_What needs to be done_: Beneath this sentence is a set of records; write each of them out exactly.

_Supplied data_:

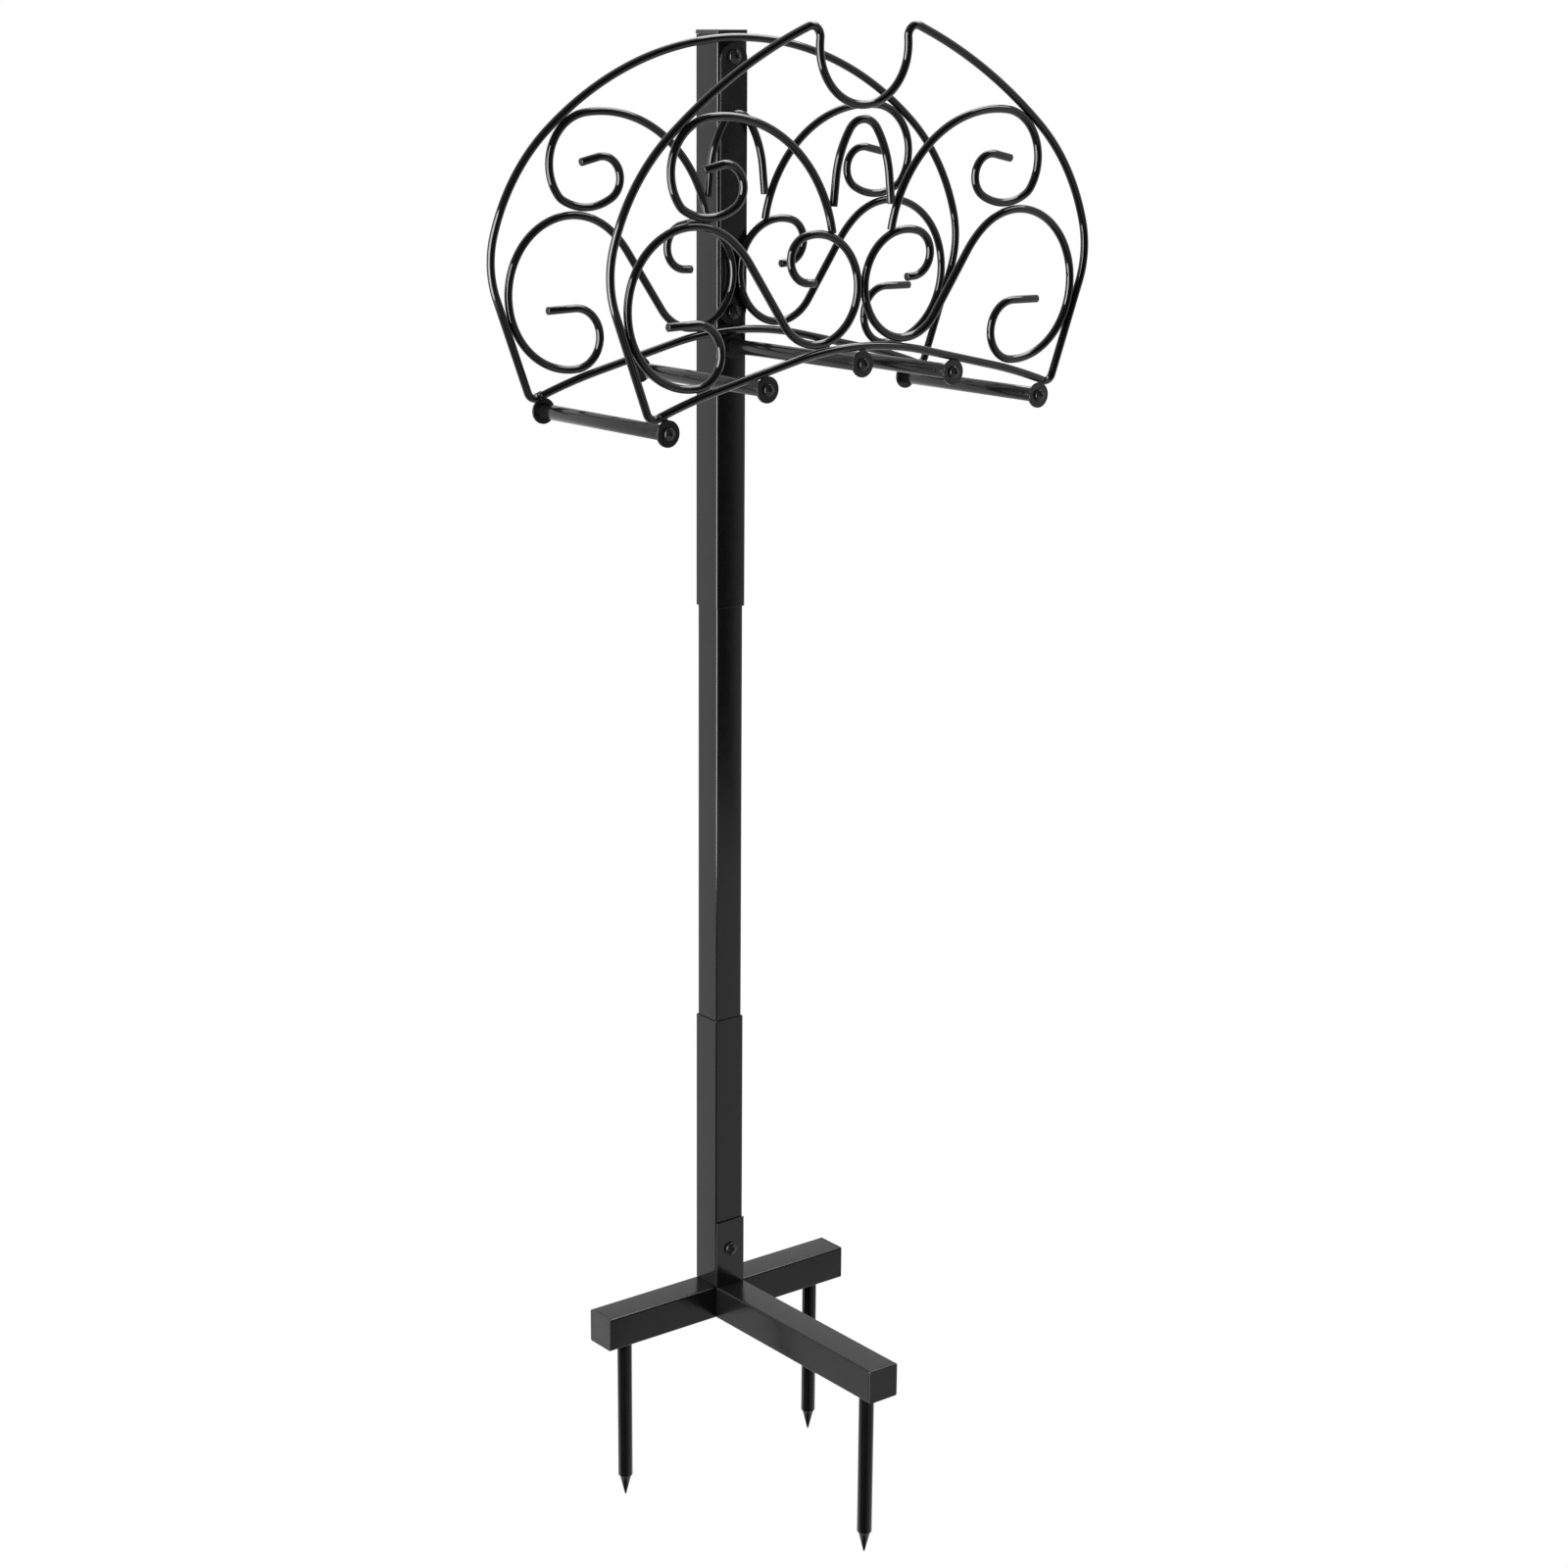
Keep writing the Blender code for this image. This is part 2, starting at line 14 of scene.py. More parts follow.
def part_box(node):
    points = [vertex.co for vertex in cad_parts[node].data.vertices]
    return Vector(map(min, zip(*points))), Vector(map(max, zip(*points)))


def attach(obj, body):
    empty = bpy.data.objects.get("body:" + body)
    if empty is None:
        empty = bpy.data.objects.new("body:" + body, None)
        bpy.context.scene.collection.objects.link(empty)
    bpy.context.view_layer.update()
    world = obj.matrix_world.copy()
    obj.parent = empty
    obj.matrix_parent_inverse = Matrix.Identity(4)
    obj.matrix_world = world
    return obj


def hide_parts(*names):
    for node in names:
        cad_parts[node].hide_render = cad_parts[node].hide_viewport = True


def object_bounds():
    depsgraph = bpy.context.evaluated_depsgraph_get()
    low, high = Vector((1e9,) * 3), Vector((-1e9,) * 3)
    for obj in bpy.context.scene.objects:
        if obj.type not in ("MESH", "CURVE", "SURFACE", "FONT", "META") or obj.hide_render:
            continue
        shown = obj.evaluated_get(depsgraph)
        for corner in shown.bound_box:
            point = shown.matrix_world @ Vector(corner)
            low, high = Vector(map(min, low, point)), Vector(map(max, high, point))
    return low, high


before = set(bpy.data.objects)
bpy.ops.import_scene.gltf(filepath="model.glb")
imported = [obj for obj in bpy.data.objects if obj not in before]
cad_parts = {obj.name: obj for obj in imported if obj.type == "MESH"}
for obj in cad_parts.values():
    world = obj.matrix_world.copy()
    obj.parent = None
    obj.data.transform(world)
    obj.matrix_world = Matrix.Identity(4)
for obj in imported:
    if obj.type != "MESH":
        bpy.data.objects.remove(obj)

cad_low, cad_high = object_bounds()

MM = 0.001


# ------------------------------------------------------------------ finishes
def value_noise(tree, coords, scale, detail=2.0, rough=0.5, stretch=(1, 1, 1)):
    """Noise in the piece's own metres, one feature about 1/scale across."""
    mapping = tree.nodes.new("ShaderNodeMapping")
    mapping.inputs["Scale"].default_value = stretch
    noise = tree.nodes.new("ShaderNodeTexNoise")
    noise.inputs["Scale"].default_value = scale
    noise.inputs["Detail"].default_value = detail
    noise.inputs["Roughness"].default_value = rough
    tree.links.new(coords, mapping.inputs["Vector"])
    tree.links.new(mapping.outputs["Vector"], noise.inputs["Vector"])
    return noise.outputs["Fac"]


def spread(tree, source, low, high, from_low=0.3, from_high=0.7):
    """The source's middle range spread between two values."""
    node = tree.nodes.new("ShaderNodeMapRange")
    node.inputs["From Min"].default_value = from_low
    node.inputs["From Max"].default_value = from_high
    node.inputs["To Min"].default_value = low
    node.inputs["To Max"].default_value = high
    tree.links.new(source, node.inputs["Value"])
    return node.outputs["Result"]


def between(tree, factor, dark, light):
    """A colour that runs from dark to light with the factor."""
    node = tree.nodes.new("ShaderNodeMix")
    node.data_type = "RGBA"
    node.inputs["A"].default_value = (*dark, 1.0)
    node.inputs["B"].default_value = (*light, 1.0)
    tree.links.new(factor, node.inputs["Factor"])
    return node.outputs["Result"]


def relief(tree, height, distance, strength, under=None):
    """A bump of that depth in metres, laid over another one."""
    node = tree.nodes.new("ShaderNodeBump")
    node.inputs["Distance"].default_value = distance
    node.inputs["Strength"].default_value = strength
    tree.links.new(height, node.inputs["Height"])
    if under is not None:
        tree.links.new(under, node.inputs["Normal"])
    return node.outputs["Normal"]


def new_finish(name, metallic=0.0, ior=1.5):
    material = bpy.data.materials.new(name)
    material.use_nodes = True
    tree = material.node_tree
    shader = tree.nodes["Principled BSDF"]
    shader.inputs["Metallic"].default_value = metallic
    shader.inputs["IOR"].default_value = ior
    coords = tree.nodes.new("ShaderNodeTexCoord").outputs["Object"]
    return material, tree, shader, coords


WAVE_HEIGHT, PEEL_HEIGHT = 0.00002, 0.000006
PLASTIC_GRAIN, SCREW_GRAIN = 0.00002, 0.00001


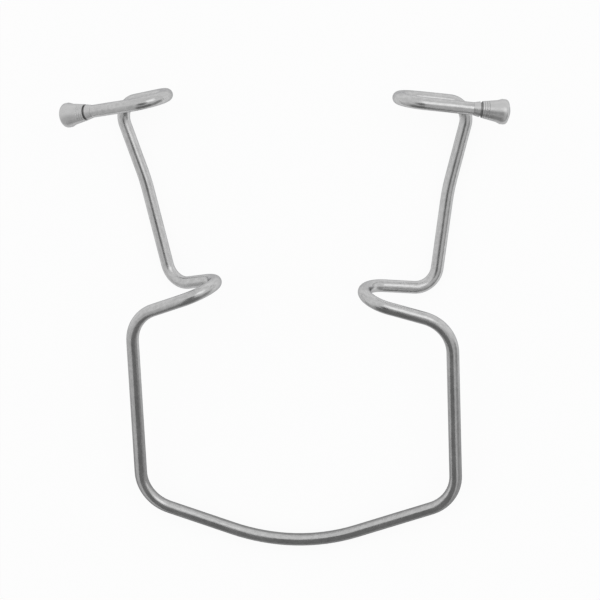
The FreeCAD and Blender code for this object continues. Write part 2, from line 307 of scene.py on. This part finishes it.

_Task result_:
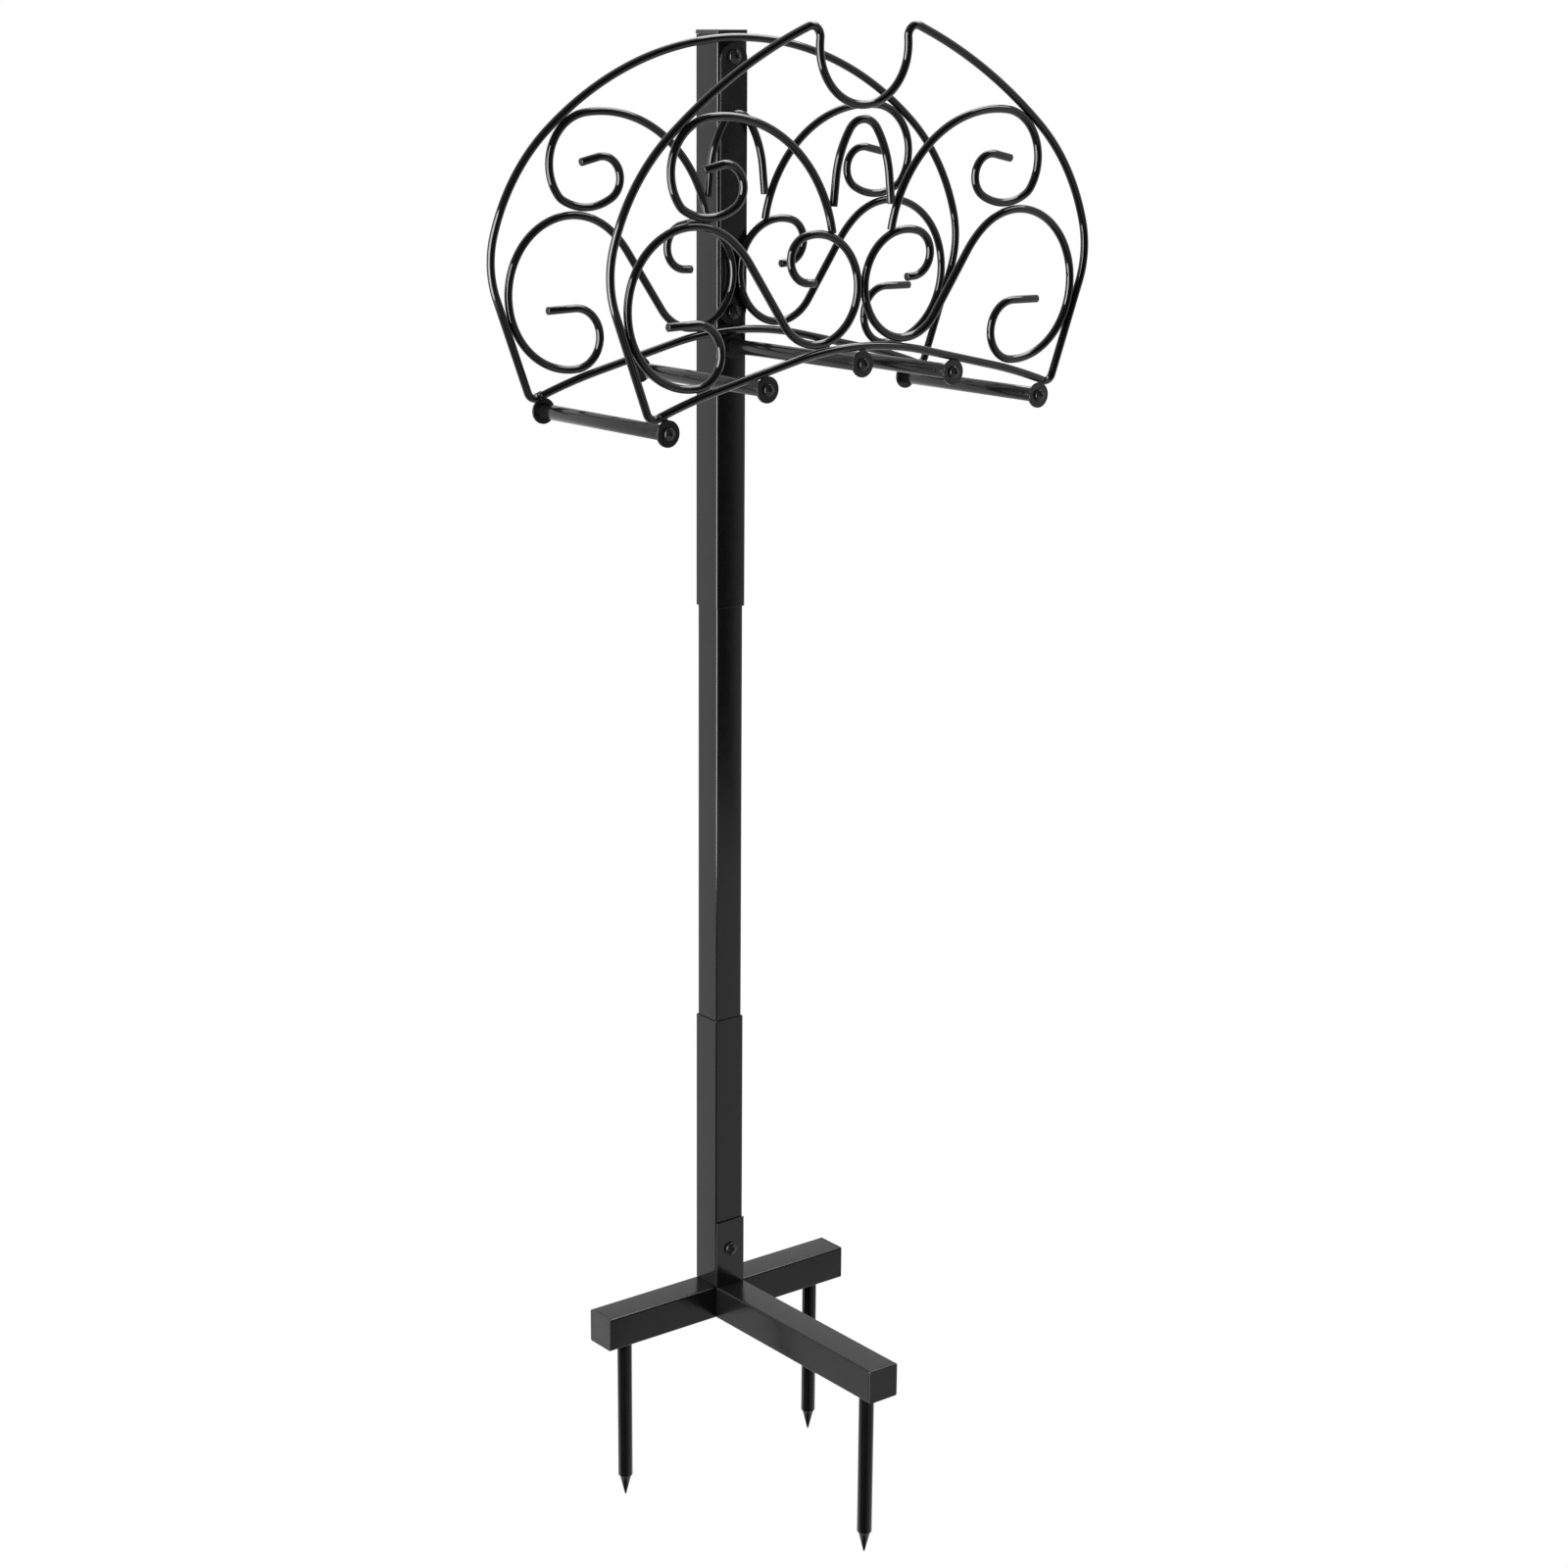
Keep writing the Blender code for this image. This is part 2, starting at line 14 of scene.py. More parts follow.
def part_box(node):
    points = [vertex.co for vertex in cad_parts[node].data.vertices]
    return Vector(map(min, zip(*points))), Vector(map(max, zip(*points)))


def attach(obj, body):
    empty = bpy.data.objects.get("body:" + body)
    if empty is None:
        empty = bpy.data.objects.new("body:" + body, None)
        bpy.context.scene.collection.objects.link(empty)
    bpy.context.view_layer.update()
    world = obj.matrix_world.copy()
    obj.parent = empty
    obj.matrix_parent_inverse = Matrix.Identity(4)
    obj.matrix_world = world
    return obj


def hide_parts(*names):
    for node in names:
        cad_parts[node].hide_render = cad_parts[node].hide_viewport = True


def object_bounds():
    depsgraph = bpy.context.evaluated_depsgraph_get()
    low, high = Vector((1e9,) * 3), Vector((-1e9,) * 3)
    for obj in bpy.context.scene.objects:
        if obj.type not in ("MESH", "CURVE", "SURFACE", "FONT", "META") or obj.hide_render:
            continue
        shown = obj.evaluated_get(depsgraph)
        for corner in shown.bound_box:
            point = shown.matrix_world @ Vector(corner)
            low, high = Vector(map(min, low, point)), Vector(map(max, high, point))
    return low, high


before = set(bpy.data.objects)
bpy.ops.import_scene.gltf(filepath="model.glb")
imported = [obj for obj in bpy.data.objects if obj not in before]
cad_parts = {obj.name: obj for obj in imported if obj.type == "MESH"}
for obj in cad_parts.values():
    world = obj.matrix_world.copy()
    obj.parent = None
    obj.data.transform(world)
    obj.matrix_world = Matrix.Identity(4)
for obj in imported:
    if obj.type != "MESH":
        bpy.data.objects.remove(obj)

cad_low, cad_high = object_bounds()

MM = 0.001


# ------------------------------------------------------------------ finishes
def value_noise(tree, coords, scale, detail=2.0, rough=0.5, stretch=(1, 1, 1)):
    """Noise in the piece's own metres, one feature about 1/scale across."""
    mapping = tree.nodes.new("ShaderNodeMapping")
    mapping.inputs["Scale"].default_value = stretch
    noise = tree.nodes.new("ShaderNodeTexNoise")
    noise.inputs["Scale"].default_value = scale
    noise.inputs["Detail"].default_value = detail
    noise.inputs["Roughness"].default_value = rough
    tree.links.new(coords, mapping.inputs["Vector"])
    tree.links.new(mapping.outputs["Vector"], noise.inputs["Vector"])
    return noise.outputs["Fac"]


def spread(tree, source, low, high, from_low=0.3, from_high=0.7):
    """The source's middle range spread between two values."""
    node = tree.nodes.new("ShaderNodeMapRange")
    node.inputs["From Min"].default_value = from_low
    node.inputs["From Max"].default_value = from_high
    node.inputs["To Min"].default_value = low
    node.inputs["To Max"].default_value = high
    tree.links.new(source, node.inputs["Value"])
    return node.outputs["Result"]


def between(tree, factor, dark, light):
    """A colour that runs from dark to light with the factor."""
    node = tree.nodes.new("ShaderNodeMix")
    node.data_type = "RGBA"
    node.inputs["A"].default_value = (*dark, 1.0)
    node.inputs["B"].default_value = (*light, 1.0)
    tree.links.new(factor, node.inputs["Factor"])
    return node.outputs["Result"]


def relief(tree, height, distance, strength, under=None):
    """A bump of that depth in metres, laid over another one."""
    node = tree.nodes.new("ShaderNodeBump")
    node.inputs["Distance"].default_value = distance
    node.inputs["Strength"].default_value = strength
    tree.links.new(height, node.inputs["Height"])
    if under is not None:
        tree.links.new(under, node.inputs["Normal"])
    return node.outputs["Normal"]


def new_finish(name, metallic=0.0, ior=1.5):
    material = bpy.data.materials.new(name)
    material.use_nodes = True
    tree = material.node_tree
    shader = tree.nodes["Principled BSDF"]
    shader.inputs["Metallic"].default_value = metallic
    shader.inputs["IOR"].default_value = ior
    coords = tree.nodes.new("ShaderNodeTexCoord").outputs["Object"]
    return material, tree, shader, coords


WAVE_HEIGHT, PEEL_HEIGHT = 0.00002, 0.000006
PLASTIC_GRAIN, SCREW_GRAIN = 0.00002, 0.00001


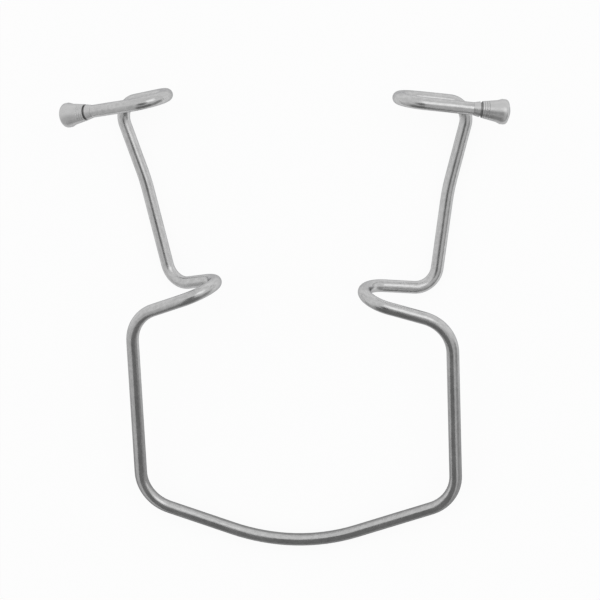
The FreeCAD and Blender code for this object continues. Write part 2, from line 307 of scene.py on. This part finishes it.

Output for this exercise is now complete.